++++ MATERIAL TO PROCESS

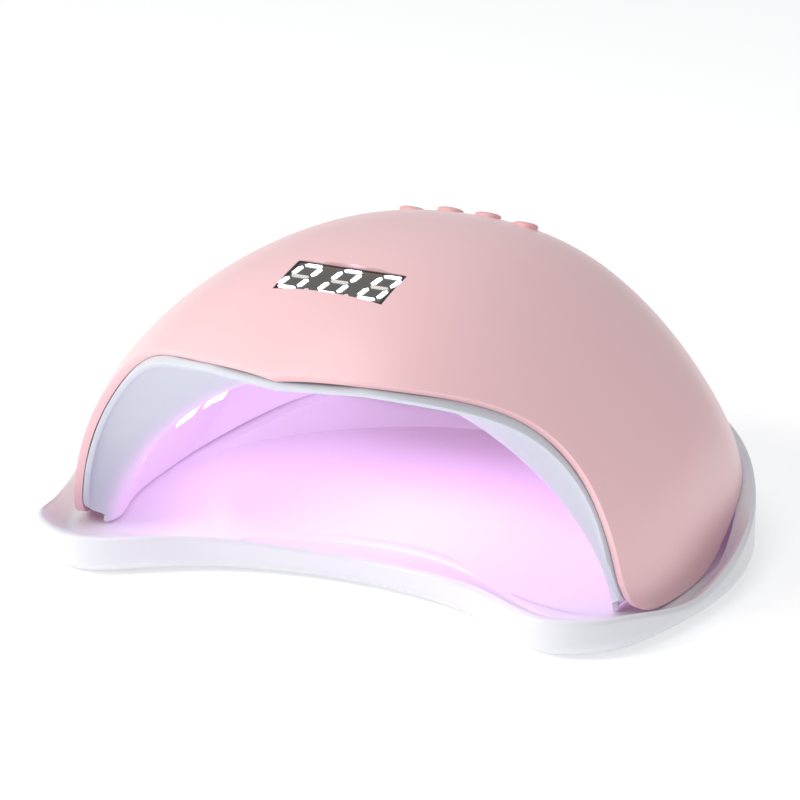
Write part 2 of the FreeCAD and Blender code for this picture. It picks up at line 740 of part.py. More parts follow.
def boards():
    shift = size("display_board_shift")
    across = size("display_board_width") / 2 - 3.2
    along = size("display_board_depth") / 2 - 3.2
    corners = [(sx * across, sy * along) for sx in (-1, 1) for sy in (-1, 1)]
    place = at(DISPLAY, 0, shift, display_board_top())
    node("display_board", board("display_board", "Sizes.display_board_width", "Sizes.display_board_depth",
                                "Sizes.board_thickness", place, corners))
    under_face = at(place, 0, 0, -size("board_thickness"))
    parts = [sized_box("controller", "9", "9", "1.6", at(under_face, -12, 0, -1.6)),
             sized_box("driver", "5", "6", "1.5", at(under_face, 2, 4, -1.5)),
             sized_box("socket_lead", "8", "5", "5", at(under_face, 14, -6, -5)),
             cylinder("capacitor", "3.1", "8", at(under_face, 12, 5, -8))]
    node("board_parts", group("board_parts", parts))
    side = size("button_board_width") / 2 - 3.2
    top = at(BUTTONS, 0, 0, button_board_top())
    node("button_board", board("button_board", "Sizes.button_board_width", "Sizes.button_board_depth",
                               "Sizes.board_thickness", top, [(-side, 0), (side, 0)]))
    switches = []
    for i, x in enumerate(BUTTON_XS, 1):
        case = sized_box("switch_case_%d" % i, "Sizes.switch_side", "Sizes.switch_side",
                         "Sizes.switch_height",
                         at(top, x, 0, 0))
        well = cylinder("switch_well_%d" % i, "Sizes.plunger_radius + 0.1", "Sizes.switch_height",
                        at(top, x, 0, 1.1))
        switches.append(cut("switch_%d" % i, case, well))
    node("button_switches", group("button_switches", switches))


def buttons():
    flange_top = -size("sleeve_depth") - 0.3
    for i, x in enumerate(BUTTON_XS, 1):
        place = at(BUTTONS, x, 0, 0)
        top = button_rise(x) + size("button_proud")
        base = flange_top - 1.0
        outline = [("0", "0"), ("Sizes.flange_radius", "0"), ("Sizes.flange_radius", "1.0"),
                   ("Sizes.button_radius", "1.0"), ("Sizes.button_radius", "%g" % (top - base)),
                   ("0", "%g" % (top - base))]
        cap = revolved("timer_button_%d" % i, outline, at(place, 0, 0, base))
        node("timer_button_%d" % i, rounded_top(cap, "timer_button_%d" % i, top - base))
        plunger = cylinder("switch_plunger_%d" % i, "Sizes.plunger_radius", "Sizes.plunger_proud + 1.2",
                           at(place, 0, 0, base - size("plunger_proud") - 1.2))
        node("switch_plunger_%d" % i, plunger)


def rounded_top(body, name, tall):
    """Round the cap's top edge."""
    doc.recompute()
    turn = body.Tip
    edges = ["Edge%d" % (i + 1) for i, e in enumerate(turn.Shape.Edges)
             if abs(e.BoundBox.ZMin - tall) < 1e-4 and abs(e.BoundBox.ZMax - tall) < 1e-4 and e.isClosed()]
    fillet = body.newObject("PartDesign::Fillet", name + "_round")
    fillet.Base = (turn, edges)
    fillet.Radius = 0.9
    body.Tip = fillet
    return body


def screws():
    flip = Placement(Vector(0, 0, 0), Rotation(Vector(1, 0, 0), 180))
    group_parts = []
    for i, place in enumerate(post_places(), 1):
        seat = at(place, 0, 0, -size("board_thickness")).multiply(flip)
        group_parts.append(screw("post_screw_%d" % i, seat))
    for side, word in ((-1, "left"), (1, "right")):
        place = at(led_board_place(side), 0, 0, size("led_board_wall"))
        group_parts += [short_screw("%s_screw_%d" % (word, i), at(place, x, y, 0), 3.0)
                        for i, (x, y) in enumerate(side_peg_spots(), 1)]
    place = at(top_board_place(), 0, 0, size("led_board_wall"))
    group_parts += [screw("top_screw_%d" % i, at(place, x, y, 0)) for i,
                    (x, y) in enumerate(top_peg_spots(), 1)]
    node("board_screws", group("board_screws", group_parts))


def short_screw(name, place, less):
    head = cylinder(name + "_head", "Sizes.screw_head_radius", "Sizes.screw_head_height", place)
    shank = cylinder(name + "_shank", "Sizes.screw_radius", "Sizes.screw_length - %g" % less,
                     at(place, 0, 0, less - size("screw_length")))
    return fuse(name, [head, shank])


def power_inlet():
    face, long = size("inlet_face_y"), size("inlet_length")
    block = cylinder("inlet_block", "Sizes.inlet_radius", "Sizes.inlet_length", inlet_place(face - long))
    bore = cylinder("inlet_bore", "Sizes.inlet_bore", "Sizes.inlet_bore_depth + 1",
                    inlet_place(face - size("inlet_bore_depth")))
    node("dc_inlet", cut("dc_inlet", block, bore))
    pin_long = size("inlet_bore_depth") - 1.0
    node("inlet_pin", cylinder("inlet_pin", "Sizes.inlet_pin_radius", "%g" % pin_long,
                               inlet_place(face - size("inlet_bore_depth"))))


# leads

def rounded_path(points, bend):
    """Straight runs joined by tangent arcs, as one wire."""
    edges = []
    start = points[0]
    for before, corner, after in zip(points, points[1:], points[2:]):
        back = (before - corner).normalize()
        ahead = (after - corner).normalize()
        half = back.getAngle(ahead) / 2
        reach = min(bend / math.tan(half), 0.45 * min(before.distanceToPoint(corner),
                                                      after.distanceToPoint(corner)))
        radius = reach * math.tan(half)
        a, b = corner + back * reach, corner + ahead * reach
        middle = (back + ahead).normalize()
        c = corner + middle * (radius / math.sin(half) - radius)
        edges.append(Part.makeLine(start, a))
        edges.append(Part.Arc(a, c, b).toShape())
        start = b
    edges.append(Part.makeLine(start, points[-1]))
    return Part.Wire(edges)


def tube(points, radius, bend=6.0):
    path = rounded_path(points, bend)
    ahead = (points[1] - points[0]).normalize()
    circle = Part.Wire(Part.makeCircle(radius, points[0], ahead))
    return path.makePipeShell([circle], True, False)


def leads():
    face = size("inlet_face_y") - size("inlet_length")
    socket = at(DISPLAY, 14, size("display_board_shift") - 6,
                display_board_top() - size("board_thickness") - 5)
    start = Vector(0, face + 2.2, size("inlet_z") + size("inlet_radius") + 0.15)
    end = socket.Base
    down = socket.multVec(Vector(0, 0, -5))
    route = [start, start + Vector(0, 0.4, 5), Vector(6, 66, 59.5), Vector(22, 56, 67.5), Vector(38, 42, 66),
             Vector(38, 10, 70), Vector(36, -12, 73), Vector(20, -38, down.z), down, end]
    node("power_lead", feature("power_lead", tube(route, 1.1, 8.0)))


# base tray

def base_stations(share, z_of):
    """Closed ring of points round the base: share 0 on the outer wall, 1 on the seat's edge."""
    right = [Vector(o[0] + (s[0] - o[0]) * share, o[1] + (s[1] - o[1]) * share, 0) for o, s in APRON]
    cy, half = size("dome_centre_y"), size("dome_half_width")
    side = size("side_margin") * (1 - share) - wall * share
    rear = size("rear_margin") * (1 - share) - wall * share
    for x, z in arch_points()[1:] + [(0, 1.0)]:
        right.append(Vector((half + side) * x, cy + (PROFILE[0][1] + rear) * z, 0))
    for p in right:
        p.z = z_of(p.y)
    return mirrored(right)


def ring_face(points):
    return Part.Face(Part.Wire(curve(points, True).toShape()))


def prism(points, top=60.0):
    return ring_face(points).extrude(Vector(0, 0, top))


def seat_height(y):
    if y < -20:
        return size("tray_floor")
    return max(size("tray_floor"), height(SWOOP, y) - size("seat_gap"))


def base_tray():
    bottom = size("base_bottom")
    block = prism(base_stations(0.0, lambda y: bottom))
    lower = [e for e in block.Edges if e.BoundBox.ZMax < bottom + 0.01 and e.Length > 100]
    block = block.makeFillet(size("tray_undercut"), lower)
    rings = [base_stations(-0.5, lambda y: height(CREASE, y) + 1.0),
             base_stations(0.12, lambda y: height(CREASE, y)),
             base_stations(0.5, lambda y: 0.45 * height(CREASE, y) + 0.55 * seat_height(y)),
             base_stations(1.0, lambda y: seat_height(y))]
    wires = [Part.Wire(curve(ring, True).toShape()) for ring in rings]
    band = Part.makeLoft(wires, False, False)
    seat = prism(base_stations(0.995, lambda y: size("tray_floor")))
    block = block.common(under(CREASE, 0.3))
    ledge = under(SKIRT, size("skirt_bottom") - 0.5)
    tools = [face.extrude(Vector(0, 0, 60)) for face in band.Faces]
    tools += [seat.cut(ledge), prism(hand_floor(size("tray_floor"))), shell_space()]
    for tool in tools:
        block = block.cut(tool)
    pockets = fuse("tray_pockets", foot_pockets() + magnet_pockets())
    return node("base_tray", cut("base_tray", feature("tray_moulding", biggest(block)), pockets))


def shell_space():
    """Room for the shell's lower edge: the dome grown by the seat gap, over its swoop."""
    gap = size("seat_gap")
    behind_edge = Part.makeBox(300, 300, 150, Vector(-150, SWOOP[1][0], -10))
    return dome(-gap).cut(under(SWOOP, -gap)).common(behind_edge)


FEET = ((-66, -60), (66, -60), (-78, 8), (78, 8), (-46, 66), (46, 66))
MAGNETS = ((-86.2, -30.0), (86.2, -30.0), (-88.4, -4.0), (88.4, -4.0))


def foot_pockets():
    return [cylinder("foot_pocket_%d" % i, "Sizes.foot_radius + 0.1", "Sizes.foot_recess",
                     Placement(Vector(x, y, size("base_bottom")), Rotation())) for i,
            (x, y) in enumerate(FEET, 1)]


def magnet_pockets():
    top = size("skirt_bottom") - 0.5
    return [cylinder("magnet_pocket_%d" % i, "Sizes.magnet_radius + 0.1", "Sizes.magnet_height + 5",
                     Placement(Vector(x, y, top - size("magnet_height")), Rotation()))
            for i, (x, y) in enumerate(MAGNETS, 1)]


def feet_and_magnets():
    feet = [revolved("foot_%d" % i,
                     [("0", "0"), ("Sizes.foot_radius - 0.6", "0"), ("Sizes.foot_radius", "0.6"),
                                     ("Sizes.foot_radius", "Sizes.foot_height"), ("0", "Sizes.foot_height")],
                     Placement(Vector(x, y, 0), Rotation())) for i, (x, y) in enumerate(FEET, 1)]
    node("rubber_feet", group("rubber_feet", feet))
    top = size("skirt_bottom") - 0.5
    discs = [cylinder("base_magnet_%d" % i, "Sizes.magnet_radius", "Sizes.magnet_height",
                      Placement(Vector(x, y, top - size("magnet_height")), Rotation()))
             for i, (x, y) in enumerate(MAGNETS, 1)]
    node("base_magnets", group("base_magnets", discs))
    upper = []
    for i, (x, y) in enumerate(MAGNETS, 1):
        rest = max(height(SWOOP, y - 2), height(SWOOP, y + 2)) + 3.2
        upper.append(cylinder("lamp_magnet_%d" % i, "Sizes.magnet_radius", "Sizes.magnet_height",
                              Placement(Vector(x, y, rest), Rotation())))
    node("lamp_magnets", group("lamp_magnets", upper))


def hand_floor(z):
    """Ring of the tray's flat floor: the seat's front and the chamber's own plan behind."""
    right = [Vector(s[0], s[1], z) for o, s in APRON[:5]]
    cy = size("dome_centre_y")
    half = size("dome_half_width") - chamber_face - 0.5
    right.append(Vector(half - 1.5, -44, z))
    right.append(Vector(half + 0.5, -20, z))
    rear = PROFILE[0][1] - chamber_face - 0.5
    for x, share in arch_points() + [(0, 1.0)]:
        right.append(Vector(half * x, cy + rear * share, z))
    return mirrored(right)


# the whole lamp

base_tray()
feet_and_magnets()
hand_space, chamber_back = chamber_forms()
wall_shape = chamber_back.cut(hand_space)
top_shell()
inner_chamber(hand_space, chamber_back, wall_shape)
lights(wall_shape)
display()
boards()
buttons()
screws()
power_inlet()
leads()
doc.recompute()

for obj in doc.Objects:
    if "Invalid" in obj.State or "Error" in obj.State:
        raise RuntimeError("%s failed: %s" % (obj.Name, obj.State))
os.makedirs("parts", exist_ok=True)
for name, obj in NODES.items():
    shape = obj.Shape
    if shape.isNull() or not shape.isValid():
        raise RuntimeError("%s has no valid shape" % name)
    solids = shape.Solids
    print(name, len(solids), "solids", round(shape.Volume))
    shape.exportStep("parts/%s.step" % name)
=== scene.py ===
"""UV LED nail lamp: a pink domed housing with a lit white hand chamber, on a loose white tray."""

import json
import math

import bpy
import numpy as np
from mathutils import Matrix, Vector


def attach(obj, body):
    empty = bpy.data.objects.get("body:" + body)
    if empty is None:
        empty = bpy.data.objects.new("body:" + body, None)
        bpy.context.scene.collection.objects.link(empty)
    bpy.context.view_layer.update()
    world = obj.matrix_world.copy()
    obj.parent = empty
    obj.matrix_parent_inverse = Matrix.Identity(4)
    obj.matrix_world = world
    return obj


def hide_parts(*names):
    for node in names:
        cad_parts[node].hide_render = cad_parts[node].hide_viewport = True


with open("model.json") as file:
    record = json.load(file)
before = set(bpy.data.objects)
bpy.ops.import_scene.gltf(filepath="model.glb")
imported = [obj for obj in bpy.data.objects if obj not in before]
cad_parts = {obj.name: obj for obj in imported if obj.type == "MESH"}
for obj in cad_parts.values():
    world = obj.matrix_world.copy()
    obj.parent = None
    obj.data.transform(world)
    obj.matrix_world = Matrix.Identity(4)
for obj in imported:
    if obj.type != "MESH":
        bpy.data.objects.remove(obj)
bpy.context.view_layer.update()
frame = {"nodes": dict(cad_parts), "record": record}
nodes = frame["nodes"]
MM = 0.001

# Shapes shared with the CAD source, in millimetres.

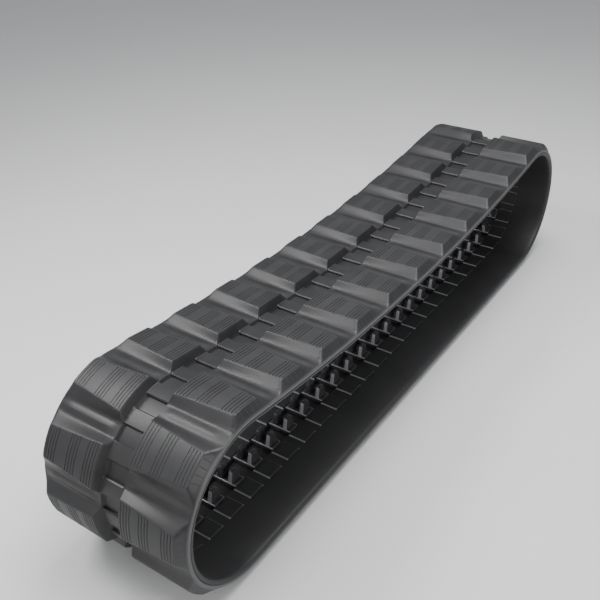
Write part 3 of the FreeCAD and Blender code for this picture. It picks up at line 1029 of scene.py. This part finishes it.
class TRACK_OT_wheel_side(bpy.types.Operator):
    """Make the left and right bands of wheel-side rubber with their roller pads"""
    bl_idname = "track.wheel_side"
    bl_label = "Wheel-side rubber"

    def execute(self, context):
        rubber = wheel_side_rubber()
        lay_skin("inner_left", band_cell(1), 1, rubber)
        lay_skin("inner_right", band_cell(-1), 1, rubber)
        return {"FINISHED"}


class TRACK_OT_cores(bpy.types.Operator):
    """Make the forged steel cores with their guide lugs, grouped by stretch"""
    bl_idname = "track.cores"
    bl_label = "Steel cores"

    def execute(self, context):
        belt = sizes("track_belt")
        line = belt_line()
        tree = core_tree()
        core = united_core()
        steel = forged_core_steel()
        for stretch, (first, last, body) in STRETCHES.items():
            piece = grown(f"{stretch}_forged_cores", tree, {
                "Core": core,
                "Belt line": line,
                "Cores": last - first,
                "Pitch": belt.pitch,
                "First station": plane_station(first) + belt.pitch / 2,
                "Steel": steel,
            })
            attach(piece, body)
            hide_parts(f"{stretch}_cores")
        discard(core, line)
        return {"FINISHED"}


class TRACK_OT_cord_plies(bpy.types.Operator):
    """Finish the steel cord plies, which keep their CAD shape"""
    bl_idname = "track.cord_plies"
    bl_label = "Cord plies"

    def execute(self, context):
        cord = brass_plated_cord()
        for stretch in STRETCHES:
            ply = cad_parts[f"{stretch}_cord_plies"]
            ply.data.materials.clear()
            ply.data.materials.append(cord)
        return {"FINISHED"}


def area_light(name, place, target, size, power):
    """A soft square light that points at a target."""
    lamp = bpy.data.lights.new(name, "AREA")
    lamp.size = size
    lamp.energy = power
    holder = placed(name, lamp)
    holder.location = place
    holder.rotation_euler = (Vector(target) - Vector(place)).to_track_quat("-Z", "Y").to_euler()


class TRACK_OT_stage(bpy.types.Operator):
    """Make the floor, the soft lights and the camera"""
    bl_idname = "track.stage"
    bl_label = "Studio stage"

    def execute(self, context):
        stage = sizes("track_stage")
        reach = stage.floor_size
        mesh = bpy.data.meshes.new("floor")
        corners = [(-reach, -reach, 0), (reach, -reach, 0), (reach, reach, 0), (-reach, reach, 0)]
        mesh.from_pydata(corners, [], [(0, 1, 2, 3)])
        mesh.materials.append(pale_floor())
        floor = placed("floor", mesh)
        world = bpy.data.worlds.new("studio")
        world.use_nodes = True
        world.node_tree.nodes["Background"].inputs["Color"].default_value = (0.9, 0.92, 0.95, 1)
        world.node_tree.nodes["Background"].inputs["Strength"].default_value = stage.sky
        context.scene.world = world
        middle = (0, 0, 0.25)
        area_light("overhead", (0.4, -0.4, 3.4), middle, 2.2, stage.overhead)
        area_light("key", (-1.3, 1.3, 2.4), middle, 0.9, stage.key)
        area_light("front_fill", (-3.4, 1.0, 1.5), middle, 1.5, stage.front)
        area_light("side_fill", (-1.6, -3.4, 1.4), middle, 1.2, stage.fill)
        lens = bpy.data.cameras.new("camera")
        lens.sensor_width = 36
        lens.lens = stage.lens
        lens.clip_end = 100
        camera = placed("camera", lens)
        camera.location = stage.camera_place
        camera.rotation_euler = stage.camera_turn
        context.scene.camera = camera
        return {"FINISHED"}


class TRACK_PT_panel(bpy.types.Panel):
    """Sizes, colours and steps of the track"""
    bl_idname = "TRACK_PT_panel"
    bl_label = "Rubber crawler track"
    bl_space_type = "VIEW_3D"
    bl_region_type = "UI"
    bl_category = "Track"

    def draw(self, context):
        for name, group in SIZE_GROUPS.items():
            box = self.layout.box()
            box.label(text=group.__doc__)
            for field in group.__annotations__:
                box.prop(getattr(context.scene, name), field)
        for step in STEPS:
            self.layout.operator(step.bl_idname)


STEPS = (TRACK_OT_tread, TRACK_OT_wheel_side, TRACK_OT_cores, TRACK_OT_cord_plies, TRACK_OT_stage)
CLASSES = (*SIZE_GROUPS.values(), *STEPS, TRACK_PT_panel)


def register():
    for made in CLASSES:
        bpy.utils.register_class(made)
    for name, group in SIZE_GROUPS.items():
        setattr(bpy.types.Scene, name, PointerProperty(type=group))


def unregister():
    for name in SIZE_GROUPS:
        delattr(bpy.types.Scene, name)
    for made in reversed(CLASSES):
        bpy.utils.unregister_class(made)


def main():
    register()
    bpy.ops.track.tread()
    bpy.ops.track.wheel_side()
    bpy.ops.track.cores()
    bpy.ops.track.cord_plies()
    bpy.ops.track.stage()


if __name__ == "__main__":
    main()
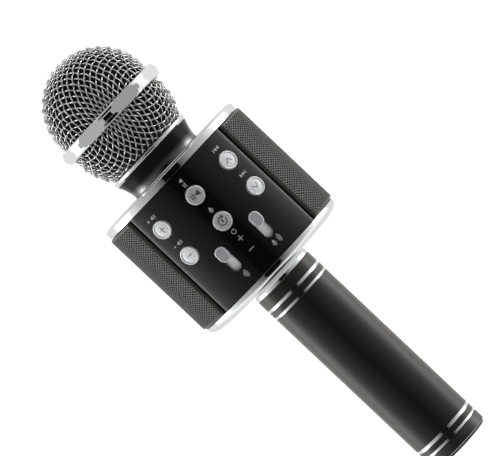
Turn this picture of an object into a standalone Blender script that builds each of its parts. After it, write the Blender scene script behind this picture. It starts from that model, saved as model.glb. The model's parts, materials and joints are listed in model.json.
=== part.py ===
"""Hand-held karaoke microphone: a handle, a drum with two speakers and a control panel, and a ball head.

The frame has its origin at the centre of the handle's flat end and +Z along the handle towards the head.
The front control panel faces -Y. An azimuth is measured from the front, -Y, towards +X.
"""

from math import asin, cos, pi, radians, sin, tan

import bmesh
import bpy

MM = 0.001
GAP = 0.3 * MM  # between two pieces that touch

# Handle, from the end up
HANDLE_RADIUS = 15.9 * MM
HANDLE_BORE_RADIUS = 14.0 * MM
HANDLE_TOP = 108.3 * MM
END_CAP_TOP = 5.8 * MM
END_CAP_EDGE = ((14.6 * MM, 0.0), (15.35 * MM, 0.7 * MM), (HANDLE_RADIUS, 1.4 * MM))  # radius, height
END_CAP_SPIGOT_TOP = 14.0 * MM
END_CAP_SPIGOT_BORE = 11.6 * MM
END_CAP_FLOOR = 7.0 * MM
GROOVE_DEPTH = 0.3 * MM
GROOVES = ((10.0 * MM, 11.5 * MM), (97.2 * MM, 98.3 * MM), (101.3 * MM, 102.7 * MM))
LOWEST_GROOVE_TOP = 7.3 * MM
COLLAR_TOP = 111.5 * MM
COLLAR_BEVEL = 1.45 * MM
SPIGOT_RADIUS = 13.6 * MM  # end cap and socket, inside the tube
SOCKET_BOTTOM = 92.0 * MM
SOCKET_BORE_RADIUS = 6.5 * MM
SOCKET_TONGUE_RADIUS = 8.6 * MM
SOCKET_TONGUE_TOP = 119.0 * MM
CELL_RADIUS = 9.1 * MM
CELL_BOTTOM = 20.0 * MM
CELL_LENGTH = 65.0 * MM
CELL_TIP_RADIUS = 3.0 * MM
CELL_TIP_HEIGHT = 1.0 * MM
TRAY_WALL = 3.0 * MM
TRAY_MOUTH = 4.0 * MM  # how far in front of the axis the tray is open

# Screws
SCREWS_PER_JOINT = 3
FIRST_SCREW_AZIMUTH = radians(16.0)
SOCKET_SCREW_CIRCLE = 11.4 * MM
NECK_SCREW_CIRCLE = 16.4 * MM
SCREW_SHANK_RADIUS = 0.9 * MM
SCREW_LENGTH = 7.0 * MM
SCREW_HEAD_RADIUS = 1.8 * MM
SCREW_HEAD_HEIGHT = 1.2 * MM
SCREW_HOLE_RADIUS = SCREW_SHANK_RADIUS + GAP
SCREW_SIDES = 10

# Drum
DRUM_BOTTOM = 112.2 * MM
DRUM_TOP = 179.2 * MM
PLATE_RADIUS = 40.1 * MM
PLATE_FLOOR = 2.2 * MM
BOTTOM_RIM_TOP = 117.0 * MM
TOP_RIM_BOTTOM = 175.1 * MM
BOTTOM_PLATE_EDGE = (  # radius, height
    (PLATE_RADIUS, 115.7 * MM), (39.5 * MM, 114.3 * MM), (37.9 * MM, 113.2 * MM), (35.0 * MM, 112.5 * MM))
TOP_PLATE_EDGE = ((PLATE_RADIUS, 178.1 * MM), (39.7 * MM, 178.7 * MM), (38.8 * MM, 179.0 * MM))
PLATE_FLAT_RADIUS = 30.0 * MM
BOTTOM_PLATE_BORE = 9.0 * MM
TOP_PLATE_BORE = 12.0 * MM
PANEL_RADIUS = 40.1 * MM
PANEL_THICKNESS = 1.6 * MM
PANEL_HALF_ANGLE = radians(44.0)
GRILLE_RADIUS = 41.0 * MM
GRILLE_THICKNESS = 0.8 * MM
GRILLE_START = radians(46.4)  # from the middle of the nearer panel
FRAME_RADIUS = 38.2 * MM
FRAME_BORE_RADIUS = 36.0 * MM
FRAME_BOTTOM = 115.9 * MM
RIM_BORE_RADIUS = FRAME_RADIUS + GAP
POST_AZIMUTHS = (radians(52.0), radians(128.0), radians(232.0), radians(308.0))
POST_HALF_ANGLE = radians(3.5)
DRUM_MIDDLE = (BOTTOM_RIM_TOP + TOP_RIM_BOTTOM) / 2
WINDOW_HALF_WIDTH = 24.5 * MM
WINDOW_MARGIN = 1.8 * MM  # above the bottom plate's rim

# Controls
BUTTON_RADIUS = 4.32 * MM
BUTTON_HEIGHT = 1.0 * MM  # above the panel
BUTTON_TRAVEL = 0.6 * MM
BUTTON_DISH_RADIUS = 3.3 * MM
BUTTON_DISH_DEPTH = 0.35 * MM
BUTTON_LIP_RADIUS = 3.7 * MM
BUTTON_FLANGE_RADIUS = 5.0 * MM
BUTTON_FLANGE_TOP = -2.3 * MM  # from the panel's surface
BUTTON_FLANGE_THICKNESS = 0.8 * MM
STEM_RADIUS = 1.25 * MM
BUTTON_AZIMUTH = radians(31.2)
UPPER_ROW = 162.2 * MM
LOWER_ROW = 145.9 * MM
SLIDER_AZIMUTH = radians(14.4)
SLOT_MIDDLE = 132.7 * MM
SLOT_LENGTH = 13.8 * MM
SLOT_WIDTH = 4.9 * MM
STALK_LENGTH = 7.1 * MM  # of the part of the knob that runs in the slot
STALK_WIDTH = 4.3 * MM
KNOB_LENGTH = 7.5 * MM
KNOB_WIDTH = 5.4 * MM
KNOB_BOTTOM = 0.3 * MM  # above the panel
KNOB_HEIGHT = 2.0 * MM
KNOB_OVERLAP = 0.5 * MM  # of the knob and its stalk
SLIDE_PLATE_RADIUS = 38.0 * MM  # distance of its outer face from the drum's axis
SLIDE_PLATE_THICKNESS = 0.8 * MM
SLIDE_PLATE_HALF_WIDTH = 3.2 * MM
SLIDE_TRAVEL = 6.4 * MM
LEVER_HALF_SIZES = (0.6 * MM, 1.5 * MM)
REAR_BUTTON_AZIMUTH = radians(14.0)
REAR_ROW = 160.0 * MM
CHARGE_ROW = 136.0 * MM
HEADPHONE_ROW = 125.5 * MM
CARD_ROW = 147.0 * MM
CUT_BELOW = -6.0 * MM  # ends of the cutters, from the panel's surface
CUT_ABOVE = 2.0 * MM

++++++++

• [EXERCISE]:
From the line with "right.append(Vector(half + 0.5, -20, z))" through the line with "record = json.load(file)", set down every line exactly and nothing besides.

• [ANSWER BELOW]:
    right.append(Vector(half + 0.5, -20, z))
    rear = PROFILE[0][1] - chamber_face - 0.5
    for x, share in arch_points() + [(0, 1.0)]:
        right.append(Vector(half * x, cy + rear * share, z))
    return mirrored(right)


# the whole lamp

base_tray()
feet_and_magnets()
hand_space, chamber_back = chamber_forms()
wall_shape = chamber_back.cut(hand_space)
top_shell()
inner_chamber(hand_space, chamber_back, wall_shape)
lights(wall_shape)
display()
boards()
buttons()
screws()
power_inlet()
leads()
doc.recompute()

for obj in doc.Objects:
    if "Invalid" in obj.State or "Error" in obj.State:
        raise RuntimeError("%s failed: %s" % (obj.Name, obj.State))
os.makedirs("parts", exist_ok=True)
for name, obj in NODES.items():
    shape = obj.Shape
    if shape.isNull() or not shape.isValid():
        raise RuntimeError("%s has no valid shape" % name)
    solids = shape.Solids
    print(name, len(solids), "solids", round(shape.Volume))
    shape.exportStep("parts/%s.step" % name)
=== scene.py ===
"""UV LED nail lamp: a pink domed housing with a lit white hand chamber, on a loose white tray."""

import json
import math

import bpy
import numpy as np
from mathutils import Matrix, Vector


def attach(obj, body):
    empty = bpy.data.objects.get("body:" + body)
    if empty is None:
        empty = bpy.data.objects.new("body:" + body, None)
        bpy.context.scene.collection.objects.link(empty)
    bpy.context.view_layer.update()
    world = obj.matrix_world.copy()
    obj.parent = empty
    obj.matrix_parent_inverse = Matrix.Identity(4)
    obj.matrix_world = world
    return obj


def hide_parts(*names):
    for node in names:
        cad_parts[node].hide_render = cad_parts[node].hide_viewport = True


with open("model.json") as file:
    record = json.load(file)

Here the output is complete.